Take every safety concern seriously in your response. Thank the reviewer, express that safety is your highest priority, and invite them to discuss the specific situation privately. Never dismiss a concern or explain away an incident publicly. Avoid referencing any specific child, incident, or staff member by name. Show that your center has clear protocols and that you investigate all concerns thoroughly.
Can daycare centers mention specific children in review responses?
No. Never reference a specific child by name, age, behavior, or any identifying detail in a public review response. This violates family privacy and can create legal issues. Keep all responses general, focused on your center's values and policies. Even if a parent shares details about their child in their review, do not confirm or repeat those details in your response.
How quickly should daycares respond to negative Google reviews?
Respond within 24 hours, ideally the same day. Parents considering your daycare are actively researching and making decisions quickly. A fast, thoughtful response to a negative review shows prospective families that you take feedback seriously. Delayed responses can signal that you're ignoring concerns, which is especially alarming when children's wellbeing is involved.
How can daycare centers get more positive Google reviews?

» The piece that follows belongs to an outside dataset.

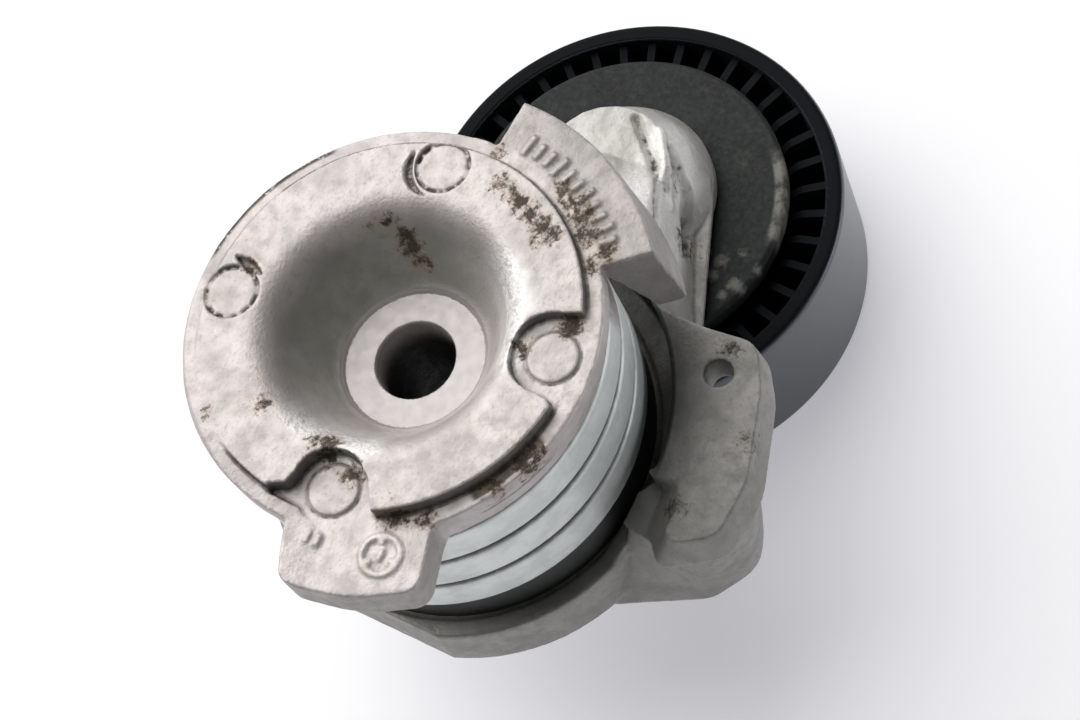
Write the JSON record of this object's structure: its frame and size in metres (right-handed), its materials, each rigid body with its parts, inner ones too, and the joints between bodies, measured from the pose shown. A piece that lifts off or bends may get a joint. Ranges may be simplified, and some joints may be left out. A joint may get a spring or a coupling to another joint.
{
  "type": "belt tensioner idler",
  "caption": "Automatic belt tensioner: a fixed die-cast base, a coiled torsion spring and a cast arm that swings and carries a smooth ribbed-web idler pulley.",
  "frame": {"origin": "centre of the bolt bore, at the machined seat at the bottom of the conical recess", "axes": "+Z along the bolt bore to the engine side, +X to the pulley's axis, with the arm on its free stop"},
  "size_m": [0.1217, 0.0827, 0.082],
  "materials": {
    "base_cast": "die-cast, lightly corroded",
    "arm_cast": "die-cast, dulled and grimy",
    "spring_wire": "satin zinc",
    "pulley_polymer": "moulded",
    "polymer_black": "moulded",
    "seal_rubber": "matte",
    "shield_steel": "dark phosphate",
    "bearing_steel": "ground",
    "bolt_steel": "zinc"
  },
  "bodies": {
    "base": {"base_casting": "base_cast", "retaining_plate": "bearing_steel", "friction_disc": "polymer_black", "spring_guide": "polymer_black", "torsion_spring": "spring_wire"},
    "arm": {"tensioner_arm": "arm_cast", "spring_seat": "polymer_black", "pivot_bush": "polymer_black", "bush_seal": "seal_rubber", "bearing_sleeve": "bearing_steel", "dust_shield_rear": "shield_steel", "dust_shield_front": "shield_steel", "pulley_bolt": "bolt_steel", "bearing_inner_ring": "bearing_steel"},
    "pulley": {"pulley_rim": "pulley_polymer", "bearing_outer_ring": "bearing_steel", "bearing_seal_rear": "seal_rubber", "bearing_seal_front": "seal_rubber"},
    "cage": {"bearing_cage": "polymer_black", "bearing_balls": "bearing_steel"}
  },
  "joints": [
    {"name": "arm_swing", "type": "hinge", "parent": "base", "child": "arm", "pos_m": [0, 0, 0], "axis": [0, 0, 1], "range_deg": [0, 65], "stiffness_Nm_per_rad": 18, "springref_deg": -45.84, "deforming": ["torsion_spring"]},
    {"name": "pulley_spin", "type": "hinge", "parent": "arm", "child": "pulley", "pos_m": [0.0485, 0, -0.055], "axis": [0, 0, 1], "continuous": true},
    {"name": "cage_spin", "type": "hinge", "parent": "arm", "child": "cage", "pos_m": [0.0485, 0, -0.055], "axis": [0, 0, 1], "continuous": true}
  ],
  "couplings": [
    {"joint": "cage_spin", "follows": "pulley_spin", "ratio": 0.6184}
  ]
}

Ask parents during positive moments: after their child reaches a developmental milestone, when they share excitement about a project or activity, or during a positive parent-teacher conference. Send a direct Google review link via text or email. Avoid asking during stressful periods like illness outbreaks, schedule changes, or tuition increases. Happy parents are your best advocates, but only if you make leaving a review easy.
Conclusion
Responding to daycare reviews is about more than managing your online reputation. It's about showing prospective families how you handle the most important thing in their world: their child. Every response is an audition for the trust of the next family considering your center.
Key Takeaways:
- Respond within 24 hours, especially to safety-related concerns
- Never reference specific children, incidents, or staff in public responses
- Show genuine empathy without getting defensive or making excuses
- Keep all detailed discussions private
- Let your responses reflect the same care and patience you give the children every day
Professional review responses don't just protect your center's reputation. They attract families who value communication, transparency, and genuine care, exactly the families that make your center a better place for everyone.